The same mechanism operated in the US during the 30s in the build up to the Great Depression. J.K. Galbraith* writes that the GNP (total production of the economy) was nearly less than a third in 1929. The overwhelming majority of tax payers had lower disposable income, while the top 1 per cent increased their revenues and corporate profits significantly. Speculation on a large scale went on during subsequent years : rising profits went into real estate and stock markets feeding the asset bubble. In the aftermath of the great crash, the majority of workers is confronted with less income and greater uncertainty about jobs.


What should be done to tackle income inequality? Huge fiscal stimulus programs were launched in the US, Japan, China and most European countries to sustain global demand. But the key to reduce inequality is to combine measures to sustain employment with income redistribution through the State. But other policy areas need careful attention. They include inter alia reforms of corporate governance as well as capping to bonuses for traders in order to put limits on maximising shareholder returns at the expense of wages.

More fundamentally, a new balance between capital and labour needs to be restored. Governments should act as a matter of urgency to tackle widening inequality as rightly pointed out by Matthew Slaughter (FT October 7). The steps taken by the Obama administration, particular on healthcare and taxation go in that direction but what about the European countries where only temporary measures are taken to prevent social explosion with unprecedent rise in unemployment?

¨* J.E.Stiglitz, The Roaring Nineties, Norton , New York, 2003
** J.K.Galbraith, The Great Crash 1929, published for the first time in US in 1954. This classic book is an illuminating essay on the causes of the Great Depression.

Wednesday, October 7, 2009

Misconceptions about the crisis

We must be worried that the crisis has not been fully understood despite all the energy put into it. GDP growth is turning positive, stock market prices rise again, banks make profits. Governments start preparing exit strategies hoping to turn back to normality.

In fact, the notion of 'exit strategy' does have a different meaning: it just refers to the state of economic affairs, not redesigning the global economic system. The accumulation of public debt and liquidity are creating fears of rising inflation. But this situation has been caused by the disfunctioning of markets. In a world without memory of the past, we tend to create a confusion between causes and effects.

Should we then take seriously this pledge for a return to normality? The danger is that economic agents ( for instance banks) continue to act as if nothing happened and then the actual conditions of the crisis will be reproduced. In effect, the origin of the crisis is not associated with public debt nor inflation; it is primarily a financial crisis, which reflects a huge disfunctioning of financial markets. Consequently, it is only partially attributable to myopic markets and predatory behaviour of financial agents. The bust of the financial system, has indeed, more profound causes.

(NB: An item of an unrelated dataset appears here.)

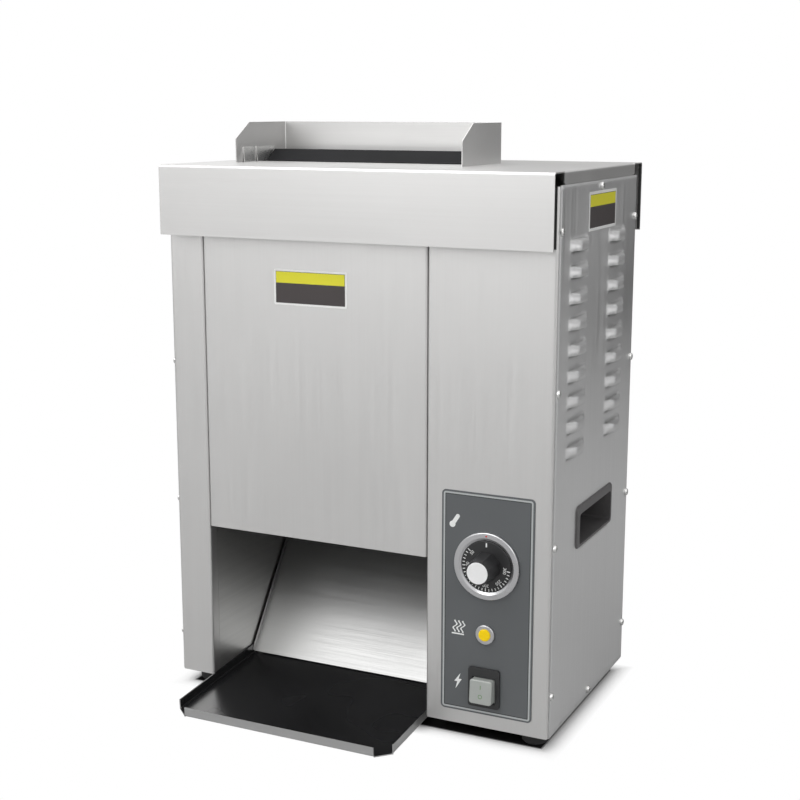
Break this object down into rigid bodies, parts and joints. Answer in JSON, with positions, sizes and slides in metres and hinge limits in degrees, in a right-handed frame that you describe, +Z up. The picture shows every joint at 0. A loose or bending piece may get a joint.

In rich countries, the last quarter of century has in most cases been unfavourable to the working class. Inequality has risen everywhere; and it is not a coincidence that the crisis bursts at the heart of the capitalist system, in the United States where the increase of income inequality has been higher than elsewhere. The other countries have followed a similar path, but to a lesser extent due to social resistence. The consequence is that global demand weakens, due to the fact that most individuals with less purchasing power spend their whole income in consumption whilst a small minority will spend a lower fraction of their income. In that context, monetary policy is used to expand global demand: lower interest rates lead to wider access to credit and therefore an increase in private debt. The other side of the coin is that a tiny minority of individuals (probably less than 1% of the population) benefit from a susbtantial increase of their incomes and seek further opportunities for investing in financial markets. The result is the formation of asset bubbles through huge increases of asset prices. The system appears (although temporarily) to be in equilibrium since private debt corresponds more or less to the value of assets. Hence the impression that the net wealth of households has increased in value. However, when the market turned to a more realistic valuation of assets, then the system collapsed because debts could not be paid off.

Then comes the implacable mechanism of the crisis : the increase in inequality leads inevitably to a loose monetary policy, which in turns increases the systemic risks in unregulated financial markets as asset prices are set to increase continuously.

This is only part of the explanation of the current crisis. There are probably other causes which need to be taken into account, such as the accumulation of reserves (in dollars) by the emerging countries to protect themselves against macroeocnomic instability and which have further aggravated the crisis of demand.

The return to growth in GDP in most countries is certainly a good thing: it means essentially that the drop in global demand has been offset by the fiscal stimulus measures implemented through the States. However, world GDP is today at least 4-5 percentage points lower than its level before the crisis. Several years of continuous growth will be necessary to return to that level. In the meantime, unemployment - which is a key indicator of the 'end' of the crisis- will continue to grow.

In these circumstances, an 'exit strategy' might allow to turn back to economic conditions which prevailed before the crisis, but will not address the fundamental causes which led to the collapse of the capitalist system. The exacerbation of economic inequalities is not accidental, but it is the poisoned fruit of a particular conception of ' economic virtue' which puts at the heart of the model of society fiscal and social competition as the engine of growth.

The economic crisis is not a natural disaster, although many journalists and economic analysts present the financial turmoil as a 'tsunami'. All natural events occur in a limited timespan and cause damage and pain mainly to the weak categories of the population. It has to be seen on the contrary as a sign of profound disfunctioning of the capitalist system. Unorthodox economists, from Marx to Keynes and most post-keynesians like Harrod, Kalecki and Minsky have shown that this system is structurally unstable.

In his 'Theory of business cycles' (1939), Schumpeter wrote :"Cycles are not like tonsils, separable things that might be treated by themselves, but are like the beat of the heart, of the essence of the organism that display them".

We will not get out from the crisis if we fail to understand its underlying causes and if accordingly the right economic policies are not put in place in a coordinated way among States to tackle them.